CNN ARCHITECTURES: SHUFFLENET

This is part of the CNN Architectures series by Dimitris Katsios. Find all CNN Architectures online:

ShuffleNet

We will use the tensorflow.keras Functional API to build ShuffleNet from the original paper: “ShuffleNet: An Extremely Efficient Convolutional Neural Network for Mobile Devices” by Xiangyu Zhang, Xinyu Zhou, Mengxiao Lin, Jian Sun.

ShuffleNet: Video tutorial


In the paper we can read:

[i] “The first building block in each stage is applied with stride = 2. Other hyper-parameters within a stage stay the same, and for the next stage the output channels are doubled”.

[ii] “Similar to [9], we set the number of bottleneck channels to 1/4 of the output channels for each ShuffleNet unit”

[iii] “we add a Batch Normalization layer [15] after each of the convolutions to make end-to-end training easier.”

[iv] “Note that for Stage 2, we do not apply group convolution on the first pointwise layer because the number of input channels is relatively small.”

We will also make use of the following Table [v]:

as well the following Diagrams [vi]

Figure 2. ShuffleNet Units. a) bottleneck unit [9] with depthwise convolution (DWConv) [3, 12]; b) ShuffleNet unit with pointwise group convolution (GConv) and channel shuffle; c) ShuffleNet unit with stride = 2.

and [vii] 

Figure 1. Channel shuffle with two stacked group convolutions. GConv stands for group convolution. a) two stacked convolution layers with the same number of groups. Each output channel only relates to the input channels within the group. No cross talk; b) input and output channels are fully related when GConv2 takes data from different groups after GConv1; c) an equivalent implementation to b) using channel shuffle.


Network architecture

Based on [v] the model starts with a stem of Convolution-Max Pool and continues with a number of Stages before the final Global Pool-Fully Connected layers.
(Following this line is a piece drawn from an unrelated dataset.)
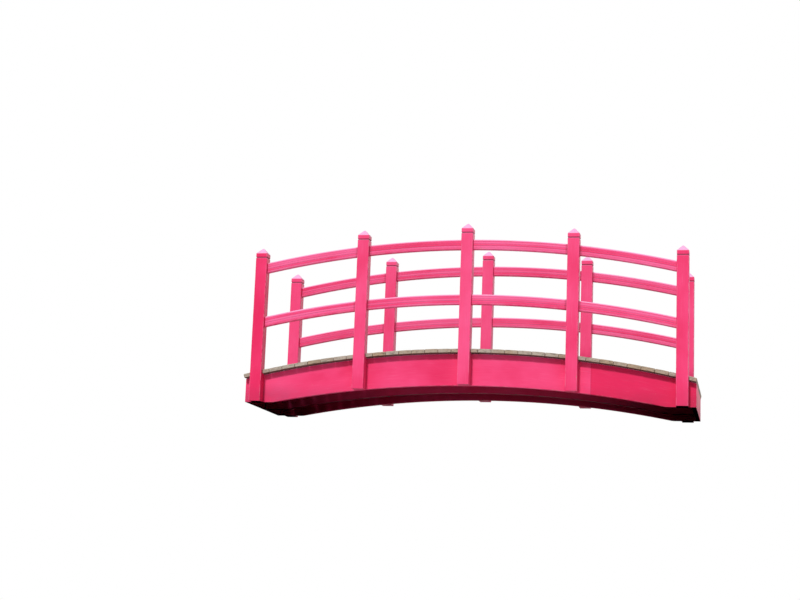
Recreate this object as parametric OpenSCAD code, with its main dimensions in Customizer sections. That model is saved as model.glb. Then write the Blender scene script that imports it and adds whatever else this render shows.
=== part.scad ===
// Arched timber garden footbridge: three bowed stringers carry a deck of cross
// boards, and each side has five plumb posts with a bowed top rail and mid rail
// butted between them.
// Sizes are millimetres. X runs along the bridge, Y across it, Z up. The origin
// is on the ground, under the crown of the arch and midway across.

/* [Span] */
// Distance from one post line to the next
bay_l = 914; // [700:1:1100]
// How far the stringers run on past the middle of an end post
end_run = 113; // [100:1:220]
// Width of the frame over the outer faces of the side stringers
frame_w = 1041; // [700:1:1500]

/* [Arch] */
// Radius of the arc that the deck, the rails and the post tops follow
arch_r = 8180; // [6500:10:12000]
// Radius of the stringers' lower edge
soffit_r = 9000; // [7000:10:12500]
// Depth of a stringer at the crown
stringer_d = 276; // [220:1:340]
// Thickness of a stringer
stringer_t = 42; // [30:1:60]
// Length of the level bearing under each stringer end
bearing_l = 243; // [160:1:400]
// Flat taken off each bowed edge of a stringer
stringer_ease = 4; // [1:0.5:8]

/* [Deck] */
// Thickness of a deck board
board_t = 32; // [20:1:45]
// Open joint between deck boards
board_gap = 3; // [2:0.5:12]
// How far the boards stand out past the side stringers
board_lip = 67; // [30:1:90]
// Gap between a post and the notch cut for it
notch_gap = 3; // [1:0.5:8]
// Rise of a flat board off the bowed stringer tops
board_seat = 0.3; // [0.2:0.1:1]
// Flat taken off the upper edges of a deck board
board_ease = 3; // [1:0.5:6]

/* [Posts] */
// Side of a square post
post_w = 102; // [80:1:130]
// Height of a post's point above the top rail
post_over_rail = 150; // [120:1:260]
// Height of the pyramid that tops a post
point_h = 56; // [20:1:90]
// Distance from the pyramid's foot down to the groove
groove_drop = 38; // [20:1:60]
// Width of the groove at the post's face
groove_w = 11; // [4:0.5:20]
// Depth of the groove
groove_d = 6; // [2:0.5:10]
// Flat taken off each long edge of a post
post_ease = 4; // [1:0.5:8]

/* [Rails] */
// Depth of a rail
rail_d = 90; // [60:1:120]
// Thickness of a rail
rail_t = 44; // [30:1:70]
// Height of the top rail's upper edge above the deck
top_rail_h = 949; // [850:1:1100]
// Distance from the top rail's upper edge down to the mid rail's
rail_spacing = 479; // [300:1:600]
// Flat taken off each long edge of a rail
rail_ease = 5; // [1:0.5:10]

/* [Framing] */
// Thickness of the end beams and cross ties
beam_t = 38; // [30:1:60]
// Depth of a cross tie
tie_d = 184; // [100:1:200]
// Drop of a cross tie's top below the stringers' tops
tie_drop = 12; // [5:1:30]

/* [Hidden] */
// Count of bays, posts to a side and deck boards to a bay
BAYS = 4;
POSTS = BAYS + 1;
BAY_BOARDS = 8;
// Post lines that have cross ties
TIE_LINES = [2, 3, 4];
SIDES = ["front", "back"];
ARC_FN = 256;

PAINT = [0.86, 0.13, 0.33];
BARE_TIMBER = [0.66, 0.60, 0.55];

// Places along the bridge
half_l = BAYS / 2 * bay_l + end_run;
function post_x(i) = (i - (POSTS + 1) / 2) * bay_l;

// Fall of an arc of radius r below its crown, at a distance x from the crown
function fall(r, x) = r - sqrt(r * r - x * x);

// Heights at the crown
soffit_z = fall(soffit_r, half_l - bearing_l);
seat_z = soffit_z + stringer_d;
deck_z = seat_z + board_t;
post_h = top_rail_h + post_over_rail;
mid_rail_h = top_rail_h - rail_spacing;

// Height of the stringers' top, and of their lower edge, at x
function seat_at(x) = seat_z - fall(arch_r, x);
function soffit_at(x) = max(0, soffit_z - fall(soffit_r, x));

// Lean of the arc at x, and the arc's angle from +X for a point at x on radius r
function lean(x) = asin(x / arch_r);
function arc_angle(r, x) = acos(x / r);

// Side of the bridge: -1 is the front, 1 is the back
function side_y(name) = name == "front" ? -1 : 1;
stringer_y = (frame_w - stringer_t) / 2;
post_y = (frame_w + post_w) / 2;

// Bowed outline of a stringer of half length len. Its top follows the arch, its
// lower edge a flatter arc, and its ends are cut level to bear on the ground.
module stringer_outline(len) {
    difference() {
        intersection() {
            translate([0, seat_z - arch_r])
            circle(r = arch_r, $fn = ARC_FN);
            translate([-len, 0])
            square([2 * len, seat_z + stringer_d]);
        }
        translate([0, soffit_z - soffit_r])
        circle(r = soffit_r, $fn = ARC_FN);
    }
}

// Hoop of square bar set on edge. It takes a flat of size stringer_ease off both
// edges of a stringer along the arc of radius r, whose crown is at crown_z.
module edge_hoops(r, crown_z) {
    bar = stringer_ease * sqrt(2);
    for (dir = [-1, 1])
        translate([0, 0, crown_z - r])
        rotate([90, 0, 0])
        rotate_extrude($fn = ARC_FN)
        translate([r, dir * stringer_t / 2])
        rotate(45)
        square(bar, center = true);
}

// Stringer of half length len on the line y, with its bowed edges eased
module stringer(y, len) {
    color(PAINT)
    translate([0, y, 0])
    difference() {
        rotate([90, 0, 0])
        linear_extrude(height = stringer_t, center = true)
        stringer_outline(len);
        edge_hoops(arch_r, seat_z);
        edge_hoops(soffit_r, soffit_z);
    }
}

// Beam that closes the frame between the side stringers at one end, dir -1 or 1
module end_beam(dir) {
    inner_w = frame_w - 2 * stringer_t;
    color(PAINT)
    translate([dir * (half_l - beam_t / 2), 0, seat_at(half_l) / 2])
    cube([beam_t, inner_w, seat_at(half_l)], center = true);
}

// Pair of ties at post line i, from the centre stringer to each side stringer
module cross_tie(i) {
    tie_l = frame_w / 2 - stringer_t * 3 / 2;
    tie_top = seat_at(post_x(i)) - tie_drop;
    color(PAINT)
    for (dir = [-1, 1])
        translate([post_x(i), dir * (stringer_t + tie_l) / 2, tie_top - tie_d / 2])
        cube([beam_t, tie_l, tie_d], center = true);
}

// Room that the post at line i takes out of the deck on both sides
module post_notches(i) {
    notch_w = post_w + 2 * notch_gap;
    for (dir = [-1, 1])
        translate([post_x(i), dir * (post_y - notch_gap), deck_z / 2])
        cube([notch_w, post_w, 2 * deck_z], center = true);
}

// Section of a deck board of width w, its upper edges eased
module board_section(w) {
    half = w / 2;
    in = half - board_ease;
    polygon([
        [-half, 0], [half, 0], [half, board_t - board_ease], [in, board_t],
        [-in, board_t], [-half, board_t - board_ease]
    ]);
}

// Deck boards that fill the arc from x0 to x1, count of them, each one flat and
// square to the arc where it lies
module board_run(x0, x1, count) {
    step = (lean(x1) - lean(x0)) / count;
    board_w = arch_r * step * PI / 180 - board_gap;
    board_l = frame_w + 2 * board_lip;
    for (k = [0 : count - 1])
        translate([0, 0, seat_z - arch_r])
        rotate([0, lean(x0) + (k + 0.5) * step, 0])
        translate([0, 0, arch_r + board_seat])
        rotate([90, 0, 0])
        linear_extrude(height = board_l, center = true)
        board_section(board_w);
}

// Deck boards of bay b, notched round the posts. An end bay also has the board
// that lies beyond its end post.
module deck_boards(b) {
    color(BARE_TIMBER)
    difference() {
        union() {
            board_run(post_x(b), post_x(b + 1), BAY_BOARDS);
            if (b == 1)
                board_run(-half_l, post_x(1), 1);
            if (b == BAYS)
                board_run(post_x(POSTS), half_l, 1);
        }
        post_notches(b);
        post_notches(b + 1);
    }
}

// Outline of a post seen square on, from its foot to its point
function post_outline(foot, foot_of_point) = let (
    half = post_w / 2,
    groove = foot_of_point - groove_drop,
    right = [
        [half, foot],
        [half, groove - groove_w / 2],
        [half - groove_d, groove],
        [half, groove + groove_w / 2],
        [half, foot_of_point]
    ]
) concat(
    right,
    [[0, foot_of_point + point_h]],
    [for (k = [len(right) - 1 : -1 : 0]) [-right[k][0], right[k][1]]]
);

// Square section of a post with its corners eased
module post_section() {
    half = post_w / 2;
    in = half - post_ease;
    polygon([
        [half, -in], [half, in], [in, half], [-in, half],
        [-half, in], [-half, -in], [-in, -half], [in, -half]
    ]);
}

// Plumb post at line i. Two outlines crossed at right angles make the pyramid
// and carry the groove round all four faces. Its foot is flush with the lower
// edge of the stringer that it laps.
module post(side, i) {
    x = post_x(i);
    top = seat_at(x) + board_t + post_h;
    foot = soffit_at(x);
    color(PAINT)
    translate([x, side_y(side) * post_y, 0])
    intersection() {
        rotate([90, 0, 0])
        linear_extrude(height = post_w, center = true)
        polygon(post_outline(foot, top - point_h));
        rotate([90, 0, 90])
        linear_extrude(height = post_w, center = true)
        polygon(post_outline(foot, top - point_h));
        linear_extrude(height = top)
        post_section();
    }
}

// Section of a rail, its upper edge at radius r, with eased edges
module rail_section(r) {
    half = rail_t / 2;
    in = half - rail_ease;
    low = r - rail_d;
    polygon([
        [r, -in], [r - rail_ease, -half], [low + rail_ease, -half], [low, -in],
        [low, in], [low + rail_ease, half], [r - rail_ease, half], [r, in]
    ]);
}

// Rail of bay b with its upper edge h above the deck. The bowed bar is swept a
// little past both posts and cut plumb where it butts on their faces.
module rail(side, b, h) {
    x0 = post_x(b) + post_w / 2;
    x1 = post_x(b + 1) - post_w / 2;
    outer = max(abs(x0), abs(x1));
    inner = min(abs(x0), abs(x1));
    steep = arc_angle(arch_r - rail_d, outer);
    flat = arc_angle(arch_r, inner);
    start = x1 > 0 ? steep : 180 - flat;
    color(PAINT)
    translate([0, side_y(side) * post_y, 0])
    intersection() {
        translate([0, 0, seat_z + board_t + h - arch_r])
        rotate([90, 0, 0])
        rotate_extrude(angle = flat - steep, start = start, $fn = ARC_FN)
        rail_section(arch_r);
        translate([x0, -rail_t, 0])
        cube([x1 - x0, 2 * rail_t, deck_z + post_h]);
    }
}

for (s = SIDES)
    stringer(side_y(s) * stringer_y, half_l);
stringer(0, half_l - beam_t);  // centre_stringer
end_beam(-1);  // left_end_beam
end_beam(1);  // right_end_beam
for (i = TIE_LINES)
    cross_tie(i);
for (b = [1 : BAYS])
    deck_boards(b);
for (s = SIDES, i = [1 : POSTS])
    post(s, i);
for (s = SIDES, b = [1 : BAYS])
    rail(s, b, top_rail_h);
for (s = SIDES, b = [1 : BAYS])
    rail(s, b, mid_rail_h);
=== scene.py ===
"""Arched red timber footbridge: the finish of every surface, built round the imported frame.

Lengths are metres. X runs along the bridge, Y across it, Z up, and the origin is on the
ground under the crown of the arch. Every new piece is a skin of points on a grid and keeps
its own timber's coordinates in the attribute "grain": along the fibres, across and up.
"""

from math import pi, radians

import bpy
import numpy as np
from mathutils import Matrix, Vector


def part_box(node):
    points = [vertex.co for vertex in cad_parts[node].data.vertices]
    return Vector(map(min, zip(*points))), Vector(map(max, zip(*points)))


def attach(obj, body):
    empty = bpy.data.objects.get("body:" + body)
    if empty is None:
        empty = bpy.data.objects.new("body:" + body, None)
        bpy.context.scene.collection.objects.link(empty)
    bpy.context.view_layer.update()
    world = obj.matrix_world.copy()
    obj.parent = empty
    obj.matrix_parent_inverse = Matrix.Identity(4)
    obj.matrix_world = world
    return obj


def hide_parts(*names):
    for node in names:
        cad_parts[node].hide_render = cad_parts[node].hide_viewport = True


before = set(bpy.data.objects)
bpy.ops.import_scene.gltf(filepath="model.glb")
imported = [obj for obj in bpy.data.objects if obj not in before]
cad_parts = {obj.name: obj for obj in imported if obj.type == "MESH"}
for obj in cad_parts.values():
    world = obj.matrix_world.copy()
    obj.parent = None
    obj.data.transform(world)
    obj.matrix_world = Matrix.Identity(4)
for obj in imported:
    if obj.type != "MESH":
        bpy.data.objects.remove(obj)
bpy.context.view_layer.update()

MM = 0.001
SIDES = {"front": -1, "back": 1}
POSTS = (1, 2, 3, 4, 5)
BAYS = (1, 2, 3, 4)
RAIL_KINDS = ("top", "mid")
BAY_BOARDS = 8

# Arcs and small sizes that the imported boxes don't give
ARCH_R = 8180 * MM
SOFFIT_R = 9000 * MM
RAIL_D = 90 * MM
BOARD_T = 32 * MM
BOARD_GAP = 3 * MM
BOARD_SEAT = 0.3 * MM
NOTCH_GAP = 3 * MM
POINT_H = 56 * MM
GROOVE_DROP = 38 * MM
GROOVE_W = 11 * MM
GROOVE_D = 6 * MM

# Rounded edges, and how far past a round the flat face is pinned
POST_ROUND = 6 * MM
RAIL_ROUND = 12 * MM
STRINGER_ROUND = 5 * MM
FRAMING_ROUND = 3 * MM
BOARD_ROUND = 4 * MM
END_ROUND = 1.5 * MM
EAVE_ROUND = 3 * MM
TIP_ROUND = 7 * MM
PIN = 2 * MM

# Groove of a post: how far its lips are eased, and the width and depth of its narrow floor
LIP_EASE = 0.3 * MM
GROOVE_FLOOR_W = GROOVE_W / 4
GROOVE_FLOOR_D = GROOVE_D * 0.75

# Half widths of the rings that close a post's point, and the one below which it is all edge
TIP_RINGS = np.array([8, 6, 4.4, 3, 1.8, 0.8]) * MM
TIP_EDGE = 5 * MM

# Distance between the stations of a skin: closer on the bowed pieces than on the straight
RAIL_PITCH = 22 * MM
STRINGER_PITCH = 25 * MM
STRAIGHT_PITCH = 60 * MM

# Bent strips that a rail is glued up from, the V joint between two of them, and how far
# each joint has opened, from the lowest up
RAIL_STRIPS = 5
STRIP_JOINT_W = 2.2 * MM
STRIP_JOINT_D = 1.1 * MM
STRIP_OPENING = (0.8, 1.1, 1.9, 0.9)

# Butt joint in each side stringer: its place in the front one, and its open V
BUTT_X = 1.07
BUTT_W = 3 * MM
BUTT_D = 1.6 * MM

# Unevenness of a deck board: how much its top is cupped and its ends are trimmed, both from
# and to, in millimetres, and how far it wanders in height and place over its length
CUPS = (0.2, 1.2)
TRIMS = (0, 2.5)
WANDER_UP = 0.5 * MM
WANDER_ASIDE = 1.2 * MM
WANDER_LENGTH = 1.2

# Top of a deck board: its points between the rounds, and the share of its width they span
CROWN_POINTS = 5
CROWN_SPAN = 0.85

# Notches in the boards: the share of a board's width within which a post line cuts it, and
# the length of a notch's shoulder
NOTCH_SHARE = 0.75
SHOULDER = 0.6 * MM

# Share of an edge's mark that is gone where the end face begins, and the crease marks of an
# end that is butted against another piece, of a groove's lips and of a notch's wall
RIM_FADE = 0.75
BUTTED_GRIME = 0.6
LIP_GRIME = 0.4
NOTCH_GRIME = 0.5

# Tones of the timber from 0 to 1: the range of each kind of piece, how far the rails stand
# above theirs, and how far a stringer's shorter length is below its own, partly its own
# tone and partly painted shade
STRIP_TONES = (0.34, 0.66)
FRAMING_TONES = (0.2, 0.6)
POST_TONES = (0.3, 0.7)
BOARD_TONES = (0.1, 0.9)
# Rails are lighter and chalkier: partly their own tone, partly painted sun and sky reflection
RAIL_LIGHTER_AND_SKY_LIT = 0.2
SHORTER_DEEPER_AND_SHADED = 0.4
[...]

Each Stage consists of two parts:

  1. One Shufflenet block with strides 2 [vi.b]
  2. a number of repeated Shufflenet blocks with strides 1 [vi.c]

Each one of the right most columns of [v] corresponds to a model architecture with different number of internal groups (g). In our case we are going to implement the “g = 8” model, however the code will be general enough to support any other combination of number of:

  • groups
  • stages
  • repetitions per stage

Shufflenet block

The Shufflenet block is the building block of this network. Similar to the ResNet block there are two variations of the block based on whether the spatial dimensions of the input tensor change (strides = 2) or not (strides = 1).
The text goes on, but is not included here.